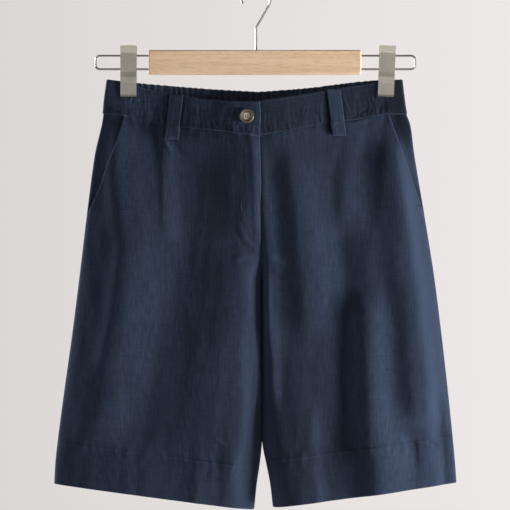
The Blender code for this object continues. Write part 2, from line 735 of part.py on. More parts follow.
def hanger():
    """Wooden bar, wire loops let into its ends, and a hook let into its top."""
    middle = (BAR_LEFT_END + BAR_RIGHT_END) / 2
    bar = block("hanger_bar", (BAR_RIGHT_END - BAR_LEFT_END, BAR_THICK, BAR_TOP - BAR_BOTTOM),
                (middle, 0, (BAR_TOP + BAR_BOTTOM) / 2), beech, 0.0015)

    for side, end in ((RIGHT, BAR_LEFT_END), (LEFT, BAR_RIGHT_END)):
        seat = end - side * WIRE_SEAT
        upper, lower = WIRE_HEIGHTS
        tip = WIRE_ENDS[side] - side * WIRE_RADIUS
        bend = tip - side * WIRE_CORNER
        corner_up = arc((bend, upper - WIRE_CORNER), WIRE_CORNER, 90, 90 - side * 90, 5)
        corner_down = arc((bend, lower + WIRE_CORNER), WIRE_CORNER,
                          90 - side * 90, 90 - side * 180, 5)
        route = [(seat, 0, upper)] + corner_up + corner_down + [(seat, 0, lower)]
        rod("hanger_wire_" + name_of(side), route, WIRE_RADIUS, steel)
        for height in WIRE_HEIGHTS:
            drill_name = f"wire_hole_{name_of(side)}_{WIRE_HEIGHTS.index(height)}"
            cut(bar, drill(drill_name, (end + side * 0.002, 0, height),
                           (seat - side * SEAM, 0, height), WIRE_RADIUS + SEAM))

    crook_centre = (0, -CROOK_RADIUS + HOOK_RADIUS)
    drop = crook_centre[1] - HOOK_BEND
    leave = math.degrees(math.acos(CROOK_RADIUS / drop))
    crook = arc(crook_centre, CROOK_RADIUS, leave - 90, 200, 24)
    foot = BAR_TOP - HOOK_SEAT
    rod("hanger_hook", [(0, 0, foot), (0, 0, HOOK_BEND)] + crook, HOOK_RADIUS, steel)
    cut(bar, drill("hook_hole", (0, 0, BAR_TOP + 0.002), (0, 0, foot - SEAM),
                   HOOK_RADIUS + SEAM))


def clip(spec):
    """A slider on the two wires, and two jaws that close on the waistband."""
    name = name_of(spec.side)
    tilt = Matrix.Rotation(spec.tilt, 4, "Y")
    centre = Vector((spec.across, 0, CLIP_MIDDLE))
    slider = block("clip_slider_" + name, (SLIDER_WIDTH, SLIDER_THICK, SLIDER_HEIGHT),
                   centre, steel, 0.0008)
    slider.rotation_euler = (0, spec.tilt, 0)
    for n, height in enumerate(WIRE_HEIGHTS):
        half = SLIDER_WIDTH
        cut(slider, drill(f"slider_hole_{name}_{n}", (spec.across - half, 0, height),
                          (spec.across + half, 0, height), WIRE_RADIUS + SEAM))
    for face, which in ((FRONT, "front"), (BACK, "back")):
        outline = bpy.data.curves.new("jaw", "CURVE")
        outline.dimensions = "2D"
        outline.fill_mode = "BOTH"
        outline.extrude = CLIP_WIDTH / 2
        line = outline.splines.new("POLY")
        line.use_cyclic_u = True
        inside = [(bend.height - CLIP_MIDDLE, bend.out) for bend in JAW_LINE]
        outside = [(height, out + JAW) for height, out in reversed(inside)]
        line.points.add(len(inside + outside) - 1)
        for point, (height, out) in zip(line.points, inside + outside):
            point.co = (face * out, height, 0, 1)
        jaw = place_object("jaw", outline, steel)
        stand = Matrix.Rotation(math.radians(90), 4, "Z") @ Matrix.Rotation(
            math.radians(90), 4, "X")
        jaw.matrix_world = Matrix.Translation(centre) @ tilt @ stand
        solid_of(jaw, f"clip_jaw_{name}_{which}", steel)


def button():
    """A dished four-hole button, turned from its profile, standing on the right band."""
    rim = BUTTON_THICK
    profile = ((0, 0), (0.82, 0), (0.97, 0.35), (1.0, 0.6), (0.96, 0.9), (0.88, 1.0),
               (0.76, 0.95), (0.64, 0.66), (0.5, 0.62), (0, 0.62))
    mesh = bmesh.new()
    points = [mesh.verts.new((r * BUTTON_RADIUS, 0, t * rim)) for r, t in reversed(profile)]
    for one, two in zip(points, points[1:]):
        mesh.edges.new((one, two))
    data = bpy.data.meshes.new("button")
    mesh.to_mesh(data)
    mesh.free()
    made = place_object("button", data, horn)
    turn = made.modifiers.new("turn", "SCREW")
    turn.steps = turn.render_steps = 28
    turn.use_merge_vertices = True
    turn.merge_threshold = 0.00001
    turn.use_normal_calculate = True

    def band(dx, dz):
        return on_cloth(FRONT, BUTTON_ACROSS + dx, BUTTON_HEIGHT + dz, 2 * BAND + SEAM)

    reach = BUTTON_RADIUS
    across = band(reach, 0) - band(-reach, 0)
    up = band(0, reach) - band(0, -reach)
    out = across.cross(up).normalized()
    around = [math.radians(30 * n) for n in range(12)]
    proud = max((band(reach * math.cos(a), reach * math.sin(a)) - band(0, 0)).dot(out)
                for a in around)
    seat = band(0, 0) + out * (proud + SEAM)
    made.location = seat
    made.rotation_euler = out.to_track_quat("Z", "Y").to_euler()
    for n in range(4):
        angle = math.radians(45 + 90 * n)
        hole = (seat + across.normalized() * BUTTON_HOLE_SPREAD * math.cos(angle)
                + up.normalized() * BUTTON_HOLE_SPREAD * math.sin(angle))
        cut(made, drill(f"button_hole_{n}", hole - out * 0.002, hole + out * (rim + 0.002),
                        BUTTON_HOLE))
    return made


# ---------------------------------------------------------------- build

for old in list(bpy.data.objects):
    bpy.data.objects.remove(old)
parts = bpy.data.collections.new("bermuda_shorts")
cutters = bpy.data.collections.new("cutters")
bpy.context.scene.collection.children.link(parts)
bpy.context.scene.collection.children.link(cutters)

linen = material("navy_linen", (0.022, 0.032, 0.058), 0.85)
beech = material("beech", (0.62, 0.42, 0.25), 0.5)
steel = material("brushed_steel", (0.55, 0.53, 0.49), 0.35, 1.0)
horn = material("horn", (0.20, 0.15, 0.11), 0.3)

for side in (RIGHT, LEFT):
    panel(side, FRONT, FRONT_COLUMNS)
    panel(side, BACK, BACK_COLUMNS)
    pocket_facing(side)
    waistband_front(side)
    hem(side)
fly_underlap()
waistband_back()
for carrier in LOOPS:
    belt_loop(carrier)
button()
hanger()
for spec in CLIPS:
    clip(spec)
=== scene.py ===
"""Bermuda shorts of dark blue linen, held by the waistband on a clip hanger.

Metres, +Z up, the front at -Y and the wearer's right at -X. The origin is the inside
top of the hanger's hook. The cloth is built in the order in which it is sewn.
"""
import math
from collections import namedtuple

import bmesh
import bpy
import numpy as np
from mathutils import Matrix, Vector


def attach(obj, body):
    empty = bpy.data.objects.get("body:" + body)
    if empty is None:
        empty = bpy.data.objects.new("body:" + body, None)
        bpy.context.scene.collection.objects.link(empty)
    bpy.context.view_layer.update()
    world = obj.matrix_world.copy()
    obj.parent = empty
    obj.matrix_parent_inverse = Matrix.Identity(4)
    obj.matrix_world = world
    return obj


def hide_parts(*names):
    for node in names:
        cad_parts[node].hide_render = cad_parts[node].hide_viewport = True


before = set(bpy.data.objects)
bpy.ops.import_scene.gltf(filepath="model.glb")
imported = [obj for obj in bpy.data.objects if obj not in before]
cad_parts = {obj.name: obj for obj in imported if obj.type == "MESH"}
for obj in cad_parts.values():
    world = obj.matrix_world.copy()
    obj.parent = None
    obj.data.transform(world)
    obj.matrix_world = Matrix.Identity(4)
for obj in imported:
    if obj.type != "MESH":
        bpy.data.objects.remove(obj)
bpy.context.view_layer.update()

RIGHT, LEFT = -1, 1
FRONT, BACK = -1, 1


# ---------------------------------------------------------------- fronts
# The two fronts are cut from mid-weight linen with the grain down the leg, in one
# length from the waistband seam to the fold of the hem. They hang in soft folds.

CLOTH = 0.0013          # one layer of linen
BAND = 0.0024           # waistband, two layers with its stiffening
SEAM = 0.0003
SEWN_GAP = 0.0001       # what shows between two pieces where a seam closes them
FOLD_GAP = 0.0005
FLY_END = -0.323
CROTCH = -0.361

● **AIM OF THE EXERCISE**
Repeat, exactly and only, the lines from the beginning of the material through the line that contains "HOOK_RADIUS + SEAM))".

● **SOLUTION TO THIS PROBLEM**
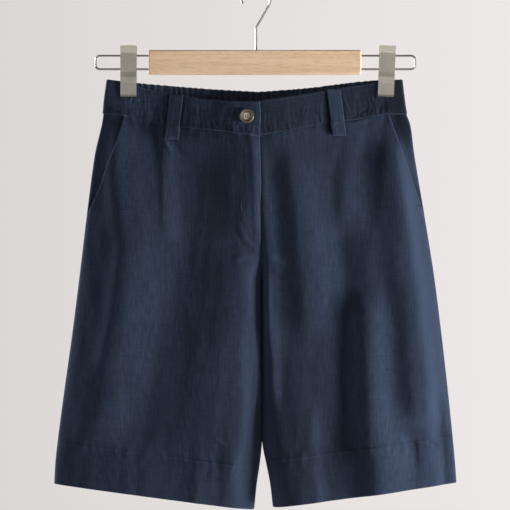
The Blender code for this object continues. Write part 2, from line 735 of part.py on. More parts follow.
def hanger():
    """Wooden bar, wire loops let into its ends, and a hook let into its top."""
    middle = (BAR_LEFT_END + BAR_RIGHT_END) / 2
    bar = block("hanger_bar", (BAR_RIGHT_END - BAR_LEFT_END, BAR_THICK, BAR_TOP - BAR_BOTTOM),
                (middle, 0, (BAR_TOP + BAR_BOTTOM) / 2), beech, 0.0015)

    for side, end in ((RIGHT, BAR_LEFT_END), (LEFT, BAR_RIGHT_END)):
        seat = end - side * WIRE_SEAT
        upper, lower = WIRE_HEIGHTS
        tip = WIRE_ENDS[side] - side * WIRE_RADIUS
        bend = tip - side * WIRE_CORNER
        corner_up = arc((bend, upper - WIRE_CORNER), WIRE_CORNER, 90, 90 - side * 90, 5)
        corner_down = arc((bend, lower + WIRE_CORNER), WIRE_CORNER,
                          90 - side * 90, 90 - side * 180, 5)
        route = [(seat, 0, upper)] + corner_up + corner_down + [(seat, 0, lower)]
        rod("hanger_wire_" + name_of(side), route, WIRE_RADIUS, steel)
        for height in WIRE_HEIGHTS:
            drill_name = f"wire_hole_{name_of(side)}_{WIRE_HEIGHTS.index(height)}"
            cut(bar, drill(drill_name, (end + side * 0.002, 0, height),
                           (seat - side * SEAM, 0, height), WIRE_RADIUS + SEAM))

    crook_centre = (0, -CROOK_RADIUS + HOOK_RADIUS)
    drop = crook_centre[1] - HOOK_BEND
    leave = math.degrees(math.acos(CROOK_RADIUS / drop))
    crook = arc(crook_centre, CROOK_RADIUS, leave - 90, 200, 24)
    foot = BAR_TOP - HOOK_SEAT
    rod("hanger_hook", [(0, 0, foot), (0, 0, HOOK_BEND)] + crook, HOOK_RADIUS, steel)
    cut(bar, drill("hook_hole", (0, 0, BAR_TOP + 0.002), (0, 0, foot - SEAM),
                   HOOK_RADIUS + SEAM))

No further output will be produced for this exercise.